Prompt >>
What follows is a block of records; reproduce all of it verbatim.

>> Start Listing

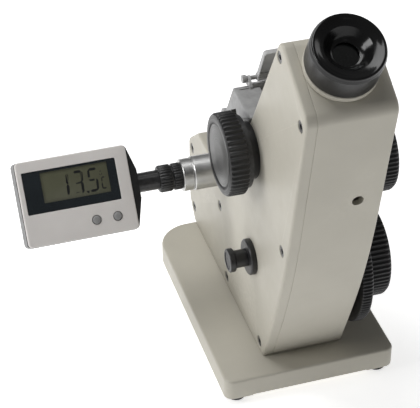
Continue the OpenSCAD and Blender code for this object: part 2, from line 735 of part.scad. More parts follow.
base_plate();
rubber_feet();
housing();
left_cover_plate();
cover_screws();
eyepiece_collar();
eyepiece_cell();
eyepiece_cup();
eye_lens();
field_lens();
reticle();
telescope_barrel();
objective_lens();
compensator_frame();
upper_prism_cell();
upper_amici_prism();
lower_prism_cell();
lower_amici_prism();
dispersion_shaft();
dispersion_handwheel();
dispersion_scale_ring();
shaft_bushes();
index_shaft();
index_handwheel();
index_handwheel_rim();
scale_sector();
scale_glass();
swing_mirror();
reading_tube();
reading_prism();
calibration_screw();
condenser_bush();
condenser_knob();
condenser_lens();
refracting_prism_seat();
refracting_prism();
entering_prism_seat();
entering_prism();
prism_hinge_pin();
lower_water_nozzles();
upper_water_nozzles();
reflector_frame();
reflector_mirror();
reflector_pin();
light_shutter();
keeper_pin();
lock_flange();
lock_shaft();
lock_cam();
lock_handwheel();
lock_wheel_disc();
thermometer_seat();
thermometer_nut();
thermometer_probe();
display_back_shell();
display_front_shell();
display_window();
display_electronics();
display_buttons_left();
display_buttons_right();
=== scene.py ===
import bpy, bmesh, json, math
from mathutils import Matrix, Vector


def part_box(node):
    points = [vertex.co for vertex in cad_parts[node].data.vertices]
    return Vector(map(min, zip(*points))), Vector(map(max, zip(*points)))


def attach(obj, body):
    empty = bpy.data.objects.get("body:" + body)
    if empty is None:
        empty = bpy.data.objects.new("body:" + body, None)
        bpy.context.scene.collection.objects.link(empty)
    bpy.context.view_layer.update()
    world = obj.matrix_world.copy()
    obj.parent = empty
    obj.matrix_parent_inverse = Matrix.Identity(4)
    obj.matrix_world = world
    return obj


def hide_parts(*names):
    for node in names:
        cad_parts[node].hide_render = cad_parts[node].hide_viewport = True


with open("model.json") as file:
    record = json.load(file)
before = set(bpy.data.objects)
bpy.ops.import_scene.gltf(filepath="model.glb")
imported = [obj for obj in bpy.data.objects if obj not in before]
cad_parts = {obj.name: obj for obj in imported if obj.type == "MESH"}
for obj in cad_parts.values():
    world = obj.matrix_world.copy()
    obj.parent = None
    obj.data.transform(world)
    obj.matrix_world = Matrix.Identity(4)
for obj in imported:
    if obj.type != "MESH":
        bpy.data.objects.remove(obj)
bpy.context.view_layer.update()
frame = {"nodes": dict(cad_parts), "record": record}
NODES = frame["nodes"]
SLOTS = {s["node"]: s["material_slot"] for s in frame["record"]["subparts"]}
BODY = {n: b for b, ns in frame["record"]["behaviour"]["bodies"].items() for n in ns}
lo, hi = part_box("base_plate")
DATUM = Vector(((lo.x + hi.x) / 2, lo.y, hi.z))      # middle of the base's front edge, on top of the base
MM = 0.001
INST = Matrix.Translation(DATUM) @ Matrix.Scale(MM, 4)


def at(x, y, z, ax=0.0):
    return INST @ Matrix.Translation((x, y, z)) @ Matrix.Rotation(math.radians(ax), 4, "X")


TEL = at(1, -14.4, 200, 30)
SLOPE = at(0, 21, 179.1, 30)
HEAD = at(0, 90, 80, -37)
REFL = at(0, 75.8, 146.4, 27.6)
LOCK, COND, INDEX, THERM = (40.5, 125.0), (37.0, 55.9), (37.0, 45.2), (90.0, 80.0)
DISP = (-14.4 + 98.5 * 0.5, 200 - 98.5 * math.cos(math.radians(30)))
HINGE, KEEP, RF = (98.5, 110.15), (62.3, 122.2), (75.8, 146.4)
CAL = (10.4, 130.9)


def axle(p):
    """Frame with local z along the row's X, through the point [y, z]."""
    return INST @ Matrix.Translation((0, p[0], p[1])) @ Matrix.Rotation(math.radians(90), 4, "Y")


# ------------------------------------------------------------------ materials
def new_mat(name):
    m = bpy.data.materials.new(name)
    m.use_nodes = True
    nt = m.node_tree
    nt.nodes.clear()
    out = nt.nodes.new("ShaderNodeOutputMaterial")
    b = nt.nodes.new("ShaderNodeBsdfPrincipled")
    nt.links.new(b.outputs[0], out.inputs[0])
    tc = nt.nodes.new("ShaderNodeTexCoord")
    return m, nt, b, tc.outputs["Object"]


def noise(nt, vec, scale, detail=3.0, rough=0.55, dims="3D"):
    n = nt.nodes.new("ShaderNodeTexNoise")
    n.noise_dimensions = dims
    n.inputs["Scale"].default_value = scale
    n.inputs["Detail"].default_value = detail
    n.inputs["Roughness"].default_value = rough
    nt.links.new(vec, n.inputs["Vector"])
    return n.outputs["Fac"]


def ranged(nt, fac, a, b, c, d):
    r = nt.nodes.new("ShaderNodeMapRange")
    for i, v in zip(("From Min", "From Max", "To Min", "To Max"), (a, b, c, d)):
        r.inputs[i].default_value = v
    nt.links.new(fac, r.inputs["Value"])
    return r.outputs["Result"]


def mixed(nt, fac, c1, c2):
    m = nt.nodes.new("ShaderNodeMix")
    m.data_type = "RGBA"
    for sock, c in ((6, c1), (7, c2)):
        if isinstance(c, tuple):
            m.inputs[sock].default_value = (*c, 1)
        else:
            nt.links.new(c, m.inputs[sock])
    nt.links.new(fac, m.inputs[0])
    return m.outputs[2]


def bumped(nt, height, dist, strength, normal=None):
    b = nt.nodes.new("ShaderNodeBump")
    b.inputs["Distance"].default_value = dist
    b.inputs["Strength"].default_value = strength
    nt.links.new(height, b.inputs["Height"])
    if normal is not None:
        nt.links.new(normal, b.inputs["Normal"])
    return b.outputs["Normal"]


def worn(nt, vec, col, edge, lo_, hi_):
    """Edges a little lighter or darker where handling has rubbed them."""
    g = nt.nodes.new("ShaderNodeNewGeometry")
    p = ranged(nt, g.outputs["Pointiness"], lo_, hi_, 0, 1)
    n = ranged(nt, noise(nt, vec, 420, 4), 0.38, 0.66, 0.15, 1.0)
    m = nt.nodes.new("ShaderNodeMath")
    m.operation = "MULTIPLY"
    m.use_clamp = True
    nt.links.new(p, m.inputs[0])
    nt.links.new(n, m.inputs[1])
    return mixed(nt, m.outputs[0], col, edge)


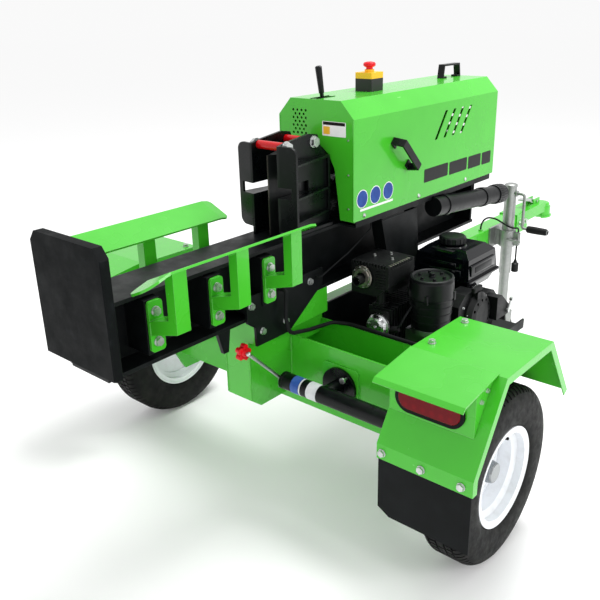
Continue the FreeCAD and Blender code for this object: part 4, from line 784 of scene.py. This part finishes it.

>> End Listing

Answer to this problem >>
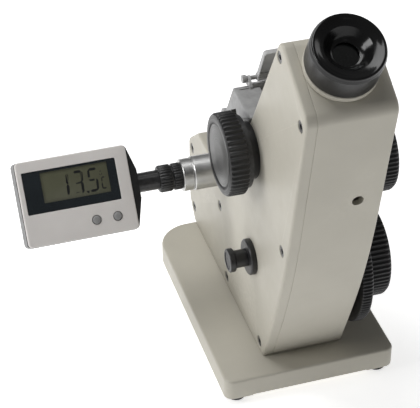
Continue the OpenSCAD and Blender code for this object: part 2, from line 735 of part.scad. More parts follow.
base_plate();
rubber_feet();
housing();
left_cover_plate();
cover_screws();
eyepiece_collar();
eyepiece_cell();
eyepiece_cup();
eye_lens();
field_lens();
reticle();
telescope_barrel();
objective_lens();
compensator_frame();
upper_prism_cell();
upper_amici_prism();
lower_prism_cell();
lower_amici_prism();
dispersion_shaft();
dispersion_handwheel();
dispersion_scale_ring();
shaft_bushes();
index_shaft();
index_handwheel();
index_handwheel_rim();
scale_sector();
scale_glass();
swing_mirror();
reading_tube();
reading_prism();
calibration_screw();
condenser_bush();
condenser_knob();
condenser_lens();
refracting_prism_seat();
refracting_prism();
entering_prism_seat();
entering_prism();
prism_hinge_pin();
lower_water_nozzles();
upper_water_nozzles();
reflector_frame();
reflector_mirror();
reflector_pin();
light_shutter();
keeper_pin();
lock_flange();
lock_shaft();
lock_cam();
lock_handwheel();
lock_wheel_disc();
thermometer_seat();
thermometer_nut();
thermometer_probe();
display_back_shell();
display_front_shell();
display_window();
display_electronics();
display_buttons_left();
display_buttons_right();
=== scene.py ===
import bpy, bmesh, json, math
from mathutils import Matrix, Vector


def part_box(node):
    points = [vertex.co for vertex in cad_parts[node].data.vertices]
    return Vector(map(min, zip(*points))), Vector(map(max, zip(*points)))


def attach(obj, body):
    empty = bpy.data.objects.get("body:" + body)
    if empty is None:
        empty = bpy.data.objects.new("body:" + body, None)
        bpy.context.scene.collection.objects.link(empty)
    bpy.context.view_layer.update()
    world = obj.matrix_world.copy()
    obj.parent = empty
    obj.matrix_parent_inverse = Matrix.Identity(4)
    obj.matrix_world = world
    return obj


def hide_parts(*names):
    for node in names:
        cad_parts[node].hide_render = cad_parts[node].hide_viewport = True


with open("model.json") as file:
    record = json.load(file)
before = set(bpy.data.objects)
bpy.ops.import_scene.gltf(filepath="model.glb")
imported = [obj for obj in bpy.data.objects if obj not in before]
cad_parts = {obj.name: obj for obj in imported if obj.type == "MESH"}
for obj in cad_parts.values():
    world = obj.matrix_world.copy()
    obj.parent = None
    obj.data.transform(world)
    obj.matrix_world = Matrix.Identity(4)
for obj in imported:
    if obj.type != "MESH":
        bpy.data.objects.remove(obj)
bpy.context.view_layer.update()
frame = {"nodes": dict(cad_parts), "record": record}
NODES = frame["nodes"]
SLOTS = {s["node"]: s["material_slot"] for s in frame["record"]["subparts"]}
BODY = {n: b for b, ns in frame["record"]["behaviour"]["bodies"].items() for n in ns}
lo, hi = part_box("base_plate")
DATUM = Vector(((lo.x + hi.x) / 2, lo.y, hi.z))      # middle of the base's front edge, on top of the base
MM = 0.001
INST = Matrix.Translation(DATUM) @ Matrix.Scale(MM, 4)


def at(x, y, z, ax=0.0):
    return INST @ Matrix.Translation((x, y, z)) @ Matrix.Rotation(math.radians(ax), 4, "X")


TEL = at(1, -14.4, 200, 30)
SLOPE = at(0, 21, 179.1, 30)
HEAD = at(0, 90, 80, -37)
REFL = at(0, 75.8, 146.4, 27.6)
LOCK, COND, INDEX, THERM = (40.5, 125.0), (37.0, 55.9), (37.0, 45.2), (90.0, 80.0)
DISP = (-14.4 + 98.5 * 0.5, 200 - 98.5 * math.cos(math.radians(30)))
HINGE, KEEP, RF = (98.5, 110.15), (62.3, 122.2), (75.8, 146.4)
CAL = (10.4, 130.9)


def axle(p):
    """Frame with local z along the row's X, through the point [y, z]."""
    return INST @ Matrix.Translation((0, p[0], p[1])) @ Matrix.Rotation(math.radians(90), 4, "Y")


# ------------------------------------------------------------------ materials
def new_mat(name):
    m = bpy.data.materials.new(name)
    m.use_nodes = True
    nt = m.node_tree
    nt.nodes.clear()
    out = nt.nodes.new("ShaderNodeOutputMaterial")
    b = nt.nodes.new("ShaderNodeBsdfPrincipled")
    nt.links.new(b.outputs[0], out.inputs[0])
    tc = nt.nodes.new("ShaderNodeTexCoord")
    return m, nt, b, tc.outputs["Object"]


def noise(nt, vec, scale, detail=3.0, rough=0.55, dims="3D"):
    n = nt.nodes.new("ShaderNodeTexNoise")
    n.noise_dimensions = dims
    n.inputs["Scale"].default_value = scale
    n.inputs["Detail"].default_value = detail
    n.inputs["Roughness"].default_value = rough
    nt.links.new(vec, n.inputs["Vector"])
    return n.outputs["Fac"]


def ranged(nt, fac, a, b, c, d):
    r = nt.nodes.new("ShaderNodeMapRange")
    for i, v in zip(("From Min", "From Max", "To Min", "To Max"), (a, b, c, d)):
        r.inputs[i].default_value = v
    nt.links.new(fac, r.inputs["Value"])
    return r.outputs["Result"]


def mixed(nt, fac, c1, c2):
    m = nt.nodes.new("ShaderNodeMix")
    m.data_type = "RGBA"
    for sock, c in ((6, c1), (7, c2)):
        if isinstance(c, tuple):
            m.inputs[sock].default_value = (*c, 1)
        else:
            nt.links.new(c, m.inputs[sock])
    nt.links.new(fac, m.inputs[0])
    return m.outputs[2]


def bumped(nt, height, dist, strength, normal=None):
    b = nt.nodes.new("ShaderNodeBump")
    b.inputs["Distance"].default_value = dist
    b.inputs["Strength"].default_value = strength
    nt.links.new(height, b.inputs["Height"])
    if normal is not None:
        nt.links.new(normal, b.inputs["Normal"])
    return b.outputs["Normal"]


def worn(nt, vec, col, edge, lo_, hi_):
    """Edges a little lighter or darker where handling has rubbed them."""
    g = nt.nodes.new("ShaderNodeNewGeometry")
    p = ranged(nt, g.outputs["Pointiness"], lo_, hi_, 0, 1)
    n = ranged(nt, noise(nt, vec, 420, 4), 0.38, 0.66, 0.15, 1.0)
    m = nt.nodes.new("ShaderNodeMath")
    m.operation = "MULTIPLY"
    m.use_clamp = True
    nt.links.new(p, m.inputs[0])
    nt.links.new(n, m.inputs[1])
    return mixed(nt, m.outputs[0], col, edge)


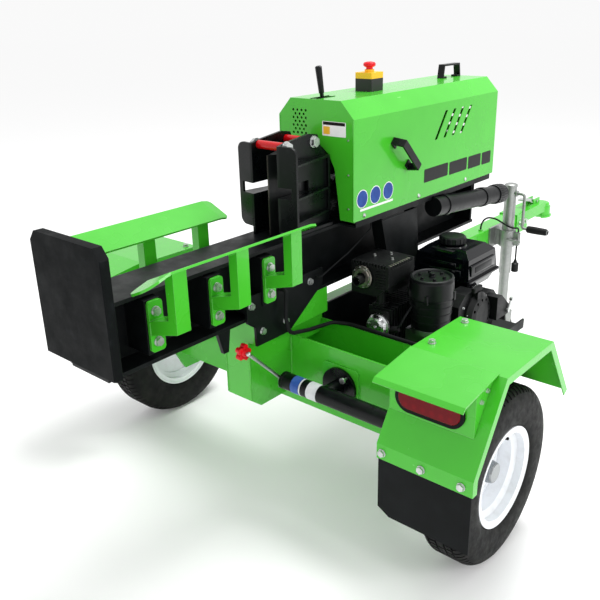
Continue the FreeCAD and Blender code for this object: part 4, from line 784 of scene.py. This part finishes it.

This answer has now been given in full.